The couple dated long-distance while Karen finished her studies and took the bar, and then she found a job in anti-trust law with a firm in San Francisco, moving her to a more manageable distance for the relationship to flourish. When things got serious after a while, Karen moved up to Napa and took a job with a law firm in St. Helena that specialized in the wine industry. By pure happenstance, she ended up working in the division that helps small wineries with all their paperwork and process, from start to finish. After a couple years of this, she then moved on to the legal department of a commercial real-estate developer in Napa, and was responsible for all of the negotiations and interface with the county planning commission.
When they married a short time later, these two had a package of knowledge, experience, and relationships that most people need a team of employees, lawyers, and assistants to assemble, over many, many years. Just ask anyone who has tried to get a permit to build a new winery in Napa recently. The legal minimum time to get a proposal through the planning commission is nine months, but most drag on for years. The Fontanella Family Winery got its papers signed a few days past the nine month mark, and had the winery built and operational about a year later.

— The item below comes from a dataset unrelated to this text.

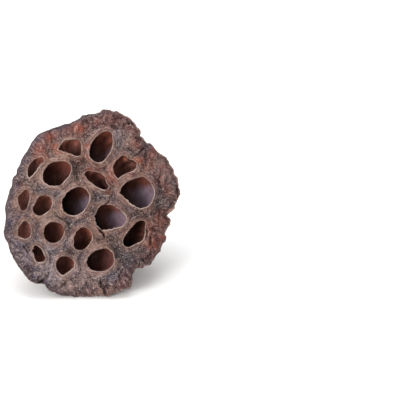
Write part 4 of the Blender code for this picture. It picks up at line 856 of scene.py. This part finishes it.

Perched on the rolling shoulder of a hill that cascades off the southern end of Mount Veeder, the Fontanella winery is a compact facility that Jeff planned to accommodate about 2000 cases of his own wine, and the few thousand cases of his clients, who take up 85% of the space and make up an equal part of the revenue of this small operation.

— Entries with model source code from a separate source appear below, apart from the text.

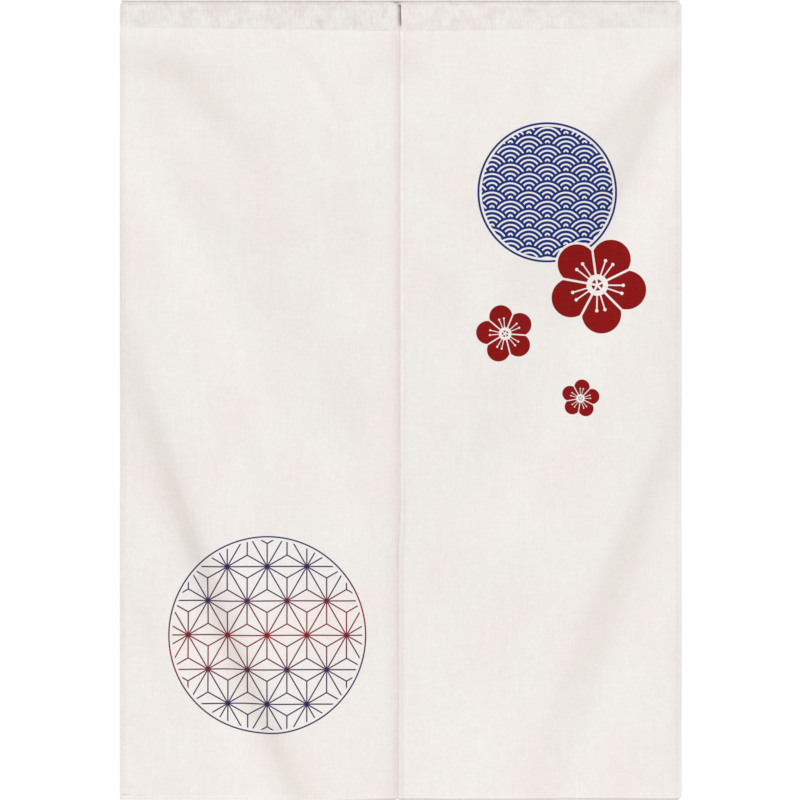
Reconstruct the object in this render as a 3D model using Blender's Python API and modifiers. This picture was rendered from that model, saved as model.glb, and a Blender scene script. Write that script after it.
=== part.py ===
"""Doorway curtain of two cloth panels, joined at the top by a strip that makes the pole pocket.

Units are metres. +X runs to the viewer's right, the front of the cloth faces -Y, and +Z is up. The
origin is the middle of the top edge, where the heading is held.
"""
import math
from collections import namedtuple

import bmesh
import bpy
import numpy as np

# Overall sizes
CURTAIN_WIDTH = 0.850
HALF_WIDTH = CURTAIN_WIDTH / 2
SHEET = 0.0012            # thickness of one layer of cloth, with its loft
HEM_THICKNESS = 0.0018    # the same cloth turned in twice and pressed
HEM_WIDTH = 0.009
SEAM_GAP = 0.0003         # between two sewn layers

# Heading: the panels' tops lie flat in front, and the facing strip bows out behind them
PANEL_TOP = -0.0057       # the strip's top edge shows this much above the panels
TOP_SEAM = -0.0075
SEAM_AT_SLIT = -0.0475    # height of the lower seam at the slit
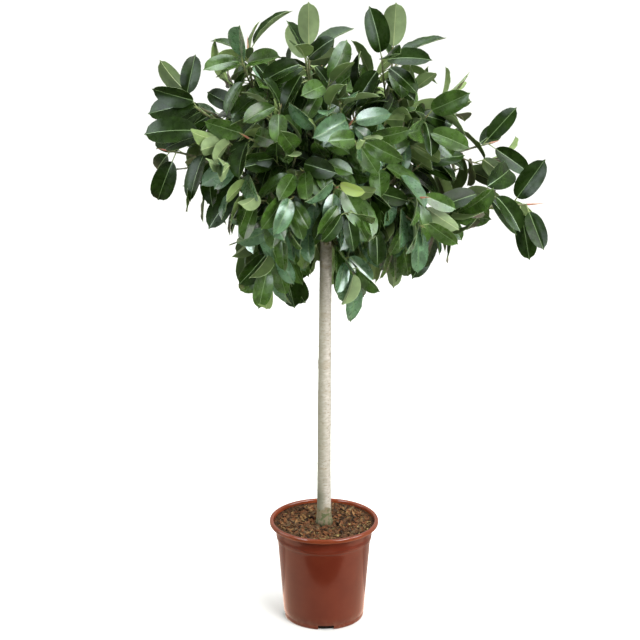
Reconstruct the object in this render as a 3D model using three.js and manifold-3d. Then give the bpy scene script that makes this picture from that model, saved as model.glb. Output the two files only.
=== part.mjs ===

The Fontanella Family Winery offers a wonderful glimpse into the birth of a wine brand. Jeff and Karen are just getting started, figuring out what their brand is about and how they are going to build a portfolio of wines. Their current wines are made from various fruit sources that Jeff has access to, but in the near future they may begin to focus exclusively on Mount Veeder. They also have their eye on a piece of their property for planting Cabernet.
Apart from themselves, the winery has only a single other employee. Now that the winery is up and running and they have two kids, Karen has ramped down her hours at her law job to focus on the kids and learn how to do wine sales and marketing as fast as she can.
Their first wines are just the beginning of what I predict will be a successful small label, and if the barrel samples I tasted last month are any indication, there are great wines to come in the near future.
TASTING NOTES:
2007 Fontanella Family Chardonnay, Napa
Light gold in the glass, this wine has a nose of toasted sourdough bread and cold cream with hints of citrus juice. In the mouth it has a soft texture and tastes both nutty and toasty, with a core of lemon and pear with notes of toasted bread. A hint of bitterness and dried fennel seeds creep in on the long finish. Aged in 33% new French oak, and only 18% of the wine goes through malolactic fermentation. 275 Cases produced. Score: around 8.5. Cost: $30. Where to buy?
2006 Fontanella Family Cabernet Sauvignon, Napa
Medium to dark garnet in the glass, this wine has a nose of tobacco, black cherry, and nice hints of vanilla aromas. In the mouth it is smooth and lush. The wine offers espresso and wet dirt flavors wrapped around a core of black cherry, and reveals hints of nutmeg and cocoa powder on the nice finish. 400 cases produced. Score: around 9. Cost: $55. Where to buy?
2007 Fontanella Family Zinfandel, Napa
Medium to dark garnet in the glass, this wine has a nose of blackberry and black pepper aromas mixed with hints of grapeyness. In the mouth it offers lush blackberry, wet dirt, and black pepper flavors with a nice acid balance. Hints of chocolate emerge on the finish. Aged in 100% American oak, about 50% of which was new. Score: between 8.5 and 9. Cost: $36. Where to buy?